Over the past couple of months, I have been thinking about issues in logistics worth investigating here at LoDI. The result was three “themes” of research, which I proposed during the LoDI Kickoff Meeting in September: Order Fulfillment, The Physical Internet, and Logistics and Society. In a series of posts, I will describe these themes and why I think they’re important. The first is
E-commerce has been in the news for many years, but the order fulfillment component has only recently become a hot topic, as companies and the business press realize that excellent service is a result of careful planning, analysis, and execution. What was once—in days going back to the Sears catalog—a game of days or hours, is now a game of minutes.
One of the difficulties of doing academic research in order fulfillment—right now at least—is justifying one’s work in the presence of innovative companies like Amazon, Google, and eBay, each of which has a small army of PhDs working on new ideas. How can the academic world hope to contribute? I would suggest three possible ways:
- Amazon et al. surely will develop novel methods for order fulfillment, both inside the DC and in the last mile, but their methods won’t be made available to the wider economy. Many other, smaller companies won’t have the resources to develop in-house methods for coordinating crowdsourced delivery (for example) or for controlling drones (should this idea ever take off—pun intended) or for many other leading edge techniques. In other words, publishing work that duplicates somewhat the technologies developed by leading companies is justified. I say “somewhat” because as a general rule, I believe we should avoid working on problems the industry will solve anyway.

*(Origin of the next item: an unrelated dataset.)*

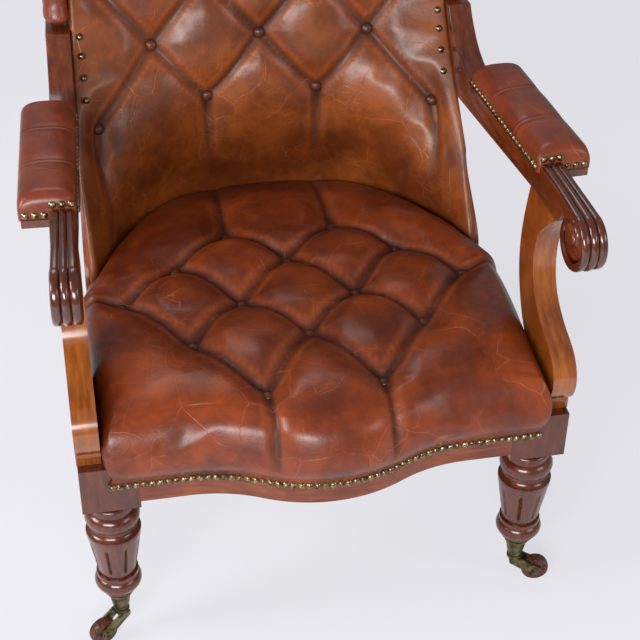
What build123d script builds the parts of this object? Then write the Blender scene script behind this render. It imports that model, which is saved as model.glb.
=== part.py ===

- What researchers in the logistics industry surely won’t provide are theories and generalized models that increase our understanding of the underlying forces in order fulfillment. Academic research has a calling here, both as a matter of principle and as a means of bringing new knowledge into the classroom. Our students must be ready to “hit the deckplates running” when they graduate.
- Many important problems lie above the interests of a single company, which seeks almost exclusively its own well-being. One example in order fulfillment is the social impact of widespread use of drones. Are American city dwellers really ready to have their skies sprinkled with these little noise makers? (For those who have never heard one, you are in for a treat.) Would the number of drones even make a difference with respect to visual or noise pollution? These are important questions that academic researchers can help answer.
Some Open Questions
Same-Day Delivery. It doesn’t take a subscription to the Wall Street Journal to know that this is a red hot topic in distribution. Just yesterday, Amazon was in the news with a pilot program that uses taxis for same-day delivery during off-peak hours. Three weeks ago Amazon announced a new physical store in Manhattan that is being called a “mini-warehouse.” (For the record, that would put Amazon in the business of “bricks.”) What algorithms are needed to successfully operate a same-day delivery business? What new capabilities would a Warehouse Management System require? Which metro areas are viable for same-day delivery? Is viability simply a matter of population density, or are other factors involved? And by the way, how big is the market for same-day delivery? Will what seems like a luxury today become a “must have” for the next generation of consumers?
City Logistics. As companies attempt to provide ever higher levels of service, the facilities and vehicles that support that service will increasingly encroach on otherwise ordinary city life. How should cities respond? What land use and traffic policies provide the highest quality of life for residents?
DC Design. For decades, distribution centers have been designed to meet throughput requirements at minimum cost. The prospect of same-day delivery and other service promises suggests that entirely new objectives and designs might be in order. Beyond the challenges of same-day delivery, DCs are being asked to support omni-channel distribution from a single facility. What, exactly, does an “optimal” order fulfillment center look like in this context? Further, if DCs to support same-day fulfillment are located in high rent districts of metropolitan areas, we assume storage and flow density will be a top objective in design. What new systems and processes might be required to support these high-density operations?
Last Mile Delivery. Drones are the big subject here, and there are many interesting social and operational questions. Would people really want this kind of service? With such limited battery life, how extensive an area could a fleet of drones cover? What joint transportation models are possible (e.g., trucks carrying drones), and what are the relevant issues and technical questions? For crowdsourced delivery methods, which are only now appearing in practice, what service guarantees can be offered? What models might be needed to support these systems?
I am sure the reader could offer three or four more interesting questions. These are exciting times for logistics and distribution—let the modeling begin!